La couverture de Double-Face, elle, est tout simplement mensongère. Malgré quelques planches louables et quelques cases iconiques, le contenu ne sera jamais à la hauteur de cette illustration parfaite de la schizophrénie de Dent qu'offre la première de couverture. Cela manque de précision, de charisme, d'identité... Javier Fernandez offre un travail qualitativement supérieur au travail scénaristique de Tamaki mais ne parvient jamais à en faire oublier l'indigence.
Au final, c'est la crainte qui domine : cette idée d'appliquer le "one bad day" à divers super méchants est indéniablement excellente, et Tom King parvient à le prouver, mais ne serait-il pas le seul à pouvoir le faire avec brio ? L'avenir nous le dira...
Pour l'instant, voilà une collection qui a elle aussi deux visages... et l'un des deux n'est pas bien joli.
Dans les mois à venir, Urban va nous livrer les traductions des autres livres, à savoir ceux consacrés au Pingouin, à Mr.
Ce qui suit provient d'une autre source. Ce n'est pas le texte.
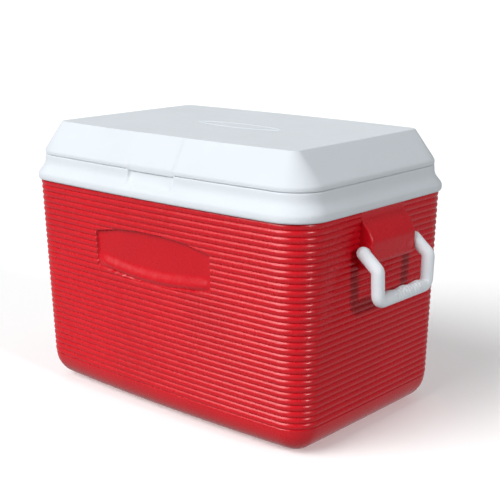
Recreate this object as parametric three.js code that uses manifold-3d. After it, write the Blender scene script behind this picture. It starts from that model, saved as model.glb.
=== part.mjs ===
// Insulated picnic cooler of about 45 litres: a ribbed moulded tub with a white rolled collar,
// a foam-filled bevelled lid on two rear hinges, a swing handle at each end and a drain with a plug.
// Millimetres. +X is the long side, the front faces -Y, +Z is up, and the origin is on the floor
// under the middle of the cooler.

import * as THREE from 'three';
import { mergeVertices } from 'three/addons/utils/BufferGeometryUtils.js';
import Module from 'manifold-3d';

const wasm = await Module();
wasm.setup();

// ---------- driving dimensions ----------

const GAP = 0.3;
const FOAM_GAP = 1;

// Plan sections: half length x, half width y, corner radius r, and bow 1 where the sides bow out.
const BASE = { x: 275.4, y: 177.5, r: 38, bow: 1 };
const WALL_TOP = { x: 286, y: 190.4, r: 50, bow: 1 };
const BEAD = { x: 291, y: 195, r: 54, bow: 1 };
const SEAM = { x: 281, y: 183, r: 47, bow: 1 };
const LID_TOP = { x: 246, y: 157, r: 12, bow: 1 };
const MOUTH = { x: 250, y: 151, r: 38, bow: 0 };
const TUB_FLOOR = { x: 240, y: 140, r: 30, bow: 0 };
const FRONT_BOW = 8.5;
const END_BOW = 1;

// Heights.
const LIP_Z = 340;
const BEAD_LOW_Z = 343;
const BEAD_HIGH_Z = 349;
const DECK_Z = 379.8;
const LID_RIM_Z = 380.2;
const LID_SKIRT_Z = 387;
const LID_TOP_Z = 432;
const FLOOR_Z = 40;
const BASE_FILLET = 42;

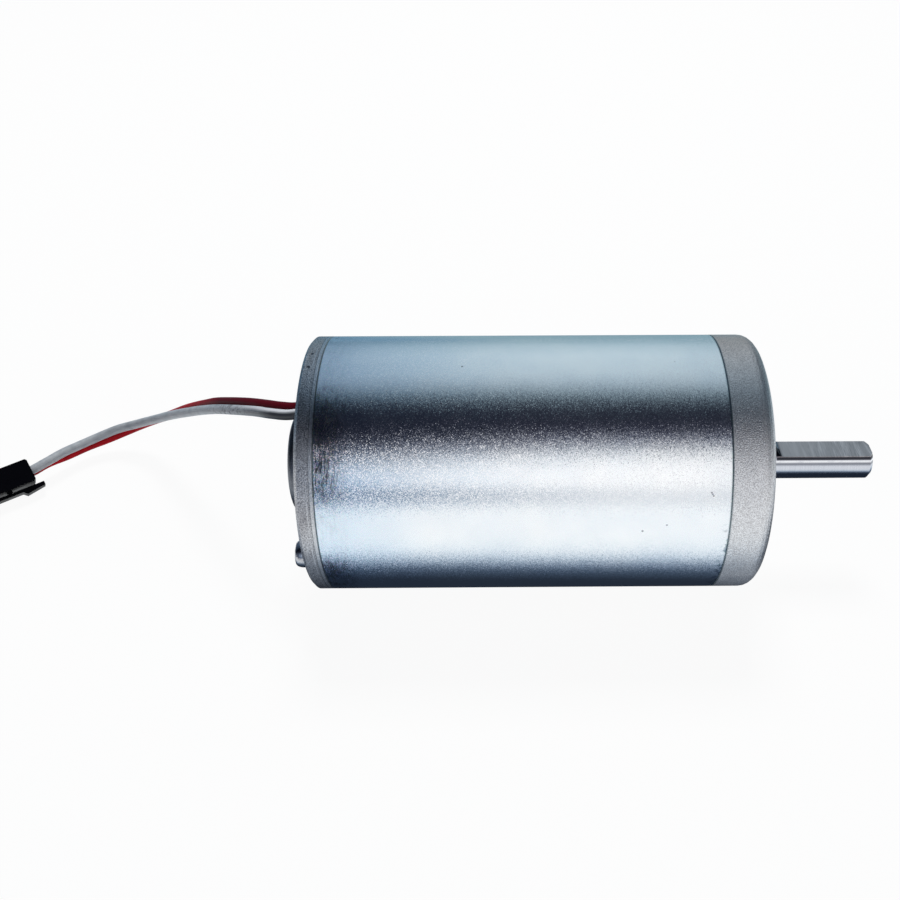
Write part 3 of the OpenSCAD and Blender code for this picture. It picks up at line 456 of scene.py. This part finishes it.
def cast_rear_cap():
    """Die-cast skin with pits and stains, turned clean next to the tube."""
    cap = Finish("die_cast_rear_cap", (0.48, 0.49, 0.52), metallic=1.0, roughness=0.45)
    skin = cap.noise(0.00024, 1)
    stain = cap.noise(0.006, 3)
    colour = cap.mix(cap.fade(skin, 0.35, 0.65), CAST_DARK, CAST_LIGHT)
    colour = cap.mix(cap.fade(stain, 0.45, 0.7, 0.0, 0.5), colour, CAST_STAIN)
    # Painted highlight on the top strip of the cap
    colour = cap.mix(painted_top_light(cap), colour, REAR_TOP_HIGHLIGHT_TINT, "MULTIPLY")
    pits = cap.fade(cap.cells(0.0026), 0.08, 0.16, 1.0, 0.0)
    pits = cap.both(pits, cap.fade(cap.noise(0.008, 1), 0.48, 0.58))
    colour = cap.mix(cap.both(pits, 0.8), colour, PIT)
    # The raised boss is darker, and the ring next to the tube is turned bright
    boss = cap.fade(cap.x, BODY_REAR - 0.5 * MM, BODY_REAR - 0.1 * MM, 0.8, 0.0)
    colour = cap.mix(boss, colour, BOSS_DARK)
    ring_edge = TUBE_REAR - TURNED_WIDTH
    turned = cap.fade(cap.x, ring_edge - 0.05 * MM, ring_edge + 0.05 * MM)
    colour = cap.mix(cap.both(turned, 0.55), colour, TURNED_RING)
    line = cap.both(cap.near(cap.x, TUBE_REAR - 1.35 * MM, 0.16 * MM), cap.fade(stain, 0.4, 0.55))
    colour = cap.mix(cap.both(line, 0.6), colour, TURNED_LINE)
    seam = cap.either(cap.near(cap.x, TUBE_REAR, 0.2 * MM), cap.near(cap.x, ring_edge, 0.1 * MM))
    cap.set("Base Color", cap.mix(cap.both(seam, 0.7), colour, REAR_SEAM))
    rough = cap.fade(turned, 0.0, 1.0, 0.34, 0.28)
    cap.set("Roughness", cap.math("ADD", rough, below(cap, 0.2)))
    grain = cap.dent(skin, 0.07 * MM)
    cap.dent(pits, -0.12 * MM, grain)
    cap.wear("rear_end_cap")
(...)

Freeze, Catwoman, Bane, Gueule d'Argile et Ra's Al Ghul... Comptez sur nous pour garder un œil sur ces parutions.
Alors, certes, nous voilà curieux... mais sommes-nous pleinement rassurés, Batou ?
Alors, certes, nous voilà curieux... mais sommes-nous pleinement rassurés, Batou ?
[1] C'est normal, il n'y a rien à féminiser. C'est le genre grammatical du nom dont il est question, pas le sexe de la personne concernée. C'est pour cela que l'on dit "une" recrue, "une" andouille, "une" star, "une" sentinelle, même pour un homme. Et personne n'a l'idée de pleurnicher pour "masculiniser" ces noms. Les "féministes" (version woke, c'est-à-dire des gens avec trop de temps libre et pas assez de neurones) qui projettent leurs névroses dans une grammaire dont ils ignorent tout feraient bien de se trouver des causes plus valables à défendre. Signé : le rédac-chef en question.